Abstract

The Department of Transportation is investigating a number of technical alternatives for future high speed ground transportation systems. In several of the nation's most heavily travelled corridors it has become clear that continued reliance on air transportation will result in saturation of corridor air facilities within the present decade. Additional airports can be tolerated only at such great distances from population centers that their usefulness for short haul corridor traffic is seriously impaired. Additionally, devoting scarce and expensive suburban land to such use is not cost effective relative to ground transportation. It is hard to believe, but a simple calculation shows that the 18 square kilometers of land occupied by New York's JFK airport alone equals the area traversed by a 30 meter wide right of way extending from Boston to Washington via New York and Philadelphia. To carry the peak hour traffic expected on this route by 1985 requires a capacity of 4000 seats/hour. This is equivalent to 10 Boeing 747 departures in one hour for corridor service alone!

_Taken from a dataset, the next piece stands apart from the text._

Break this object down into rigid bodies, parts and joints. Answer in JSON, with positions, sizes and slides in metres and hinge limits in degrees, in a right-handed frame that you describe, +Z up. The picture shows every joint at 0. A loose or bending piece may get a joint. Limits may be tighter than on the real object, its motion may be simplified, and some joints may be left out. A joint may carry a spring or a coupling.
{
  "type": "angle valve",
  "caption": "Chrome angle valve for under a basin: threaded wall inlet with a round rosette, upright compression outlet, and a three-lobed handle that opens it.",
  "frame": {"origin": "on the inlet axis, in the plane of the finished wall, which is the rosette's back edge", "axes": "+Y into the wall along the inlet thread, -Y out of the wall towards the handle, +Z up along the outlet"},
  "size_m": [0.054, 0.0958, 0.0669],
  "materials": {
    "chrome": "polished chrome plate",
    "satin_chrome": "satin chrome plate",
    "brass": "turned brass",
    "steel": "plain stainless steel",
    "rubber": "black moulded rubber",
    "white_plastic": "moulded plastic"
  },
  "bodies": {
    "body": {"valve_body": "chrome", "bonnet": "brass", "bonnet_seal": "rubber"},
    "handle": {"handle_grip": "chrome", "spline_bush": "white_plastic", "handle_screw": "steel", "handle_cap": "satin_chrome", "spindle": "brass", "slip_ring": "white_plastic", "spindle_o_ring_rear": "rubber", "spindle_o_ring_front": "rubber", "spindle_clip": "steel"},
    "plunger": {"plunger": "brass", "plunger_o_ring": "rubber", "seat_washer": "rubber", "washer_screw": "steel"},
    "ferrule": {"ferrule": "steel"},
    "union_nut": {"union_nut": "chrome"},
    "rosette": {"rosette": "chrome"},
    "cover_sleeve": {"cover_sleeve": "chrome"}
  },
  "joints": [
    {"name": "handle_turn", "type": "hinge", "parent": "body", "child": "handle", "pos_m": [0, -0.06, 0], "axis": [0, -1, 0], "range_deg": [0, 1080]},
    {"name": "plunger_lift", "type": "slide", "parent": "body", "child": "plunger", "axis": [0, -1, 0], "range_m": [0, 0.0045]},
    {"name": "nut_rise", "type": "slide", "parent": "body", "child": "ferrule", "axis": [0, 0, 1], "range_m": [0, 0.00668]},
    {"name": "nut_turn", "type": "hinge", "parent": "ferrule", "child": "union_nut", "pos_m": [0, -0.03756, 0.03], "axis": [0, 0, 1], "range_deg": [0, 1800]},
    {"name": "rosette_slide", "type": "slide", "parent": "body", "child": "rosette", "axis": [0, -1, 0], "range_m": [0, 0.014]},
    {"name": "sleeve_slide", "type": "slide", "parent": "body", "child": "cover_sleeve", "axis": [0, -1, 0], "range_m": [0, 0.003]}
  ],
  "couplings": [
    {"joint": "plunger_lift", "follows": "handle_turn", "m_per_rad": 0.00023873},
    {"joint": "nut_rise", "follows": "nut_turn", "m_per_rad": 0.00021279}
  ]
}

By comparison Japan's double‐track, high‐speed rail line can provide up to 34,000 seats per hour, and has in fact carried 553,000 passengers in a single day.In addition to conventional rail systems which can provide speeds up to perhaps 300 km/h, still higher speeds are possible with vehicles suspended and guided by non‐contacting methods designated “tracked levitated vehicle” (TLV) systems. These include tracked air cushion vehicles, and magnetically levitated vehicles employing either servo‐controlled electromagnets or superconducting magnets. The energy requirement for such high speed systems is very substantial and for this reason it is particularly important to see that they are as efficient as possible. Aerodynamic drag is the predominant source of power consumption.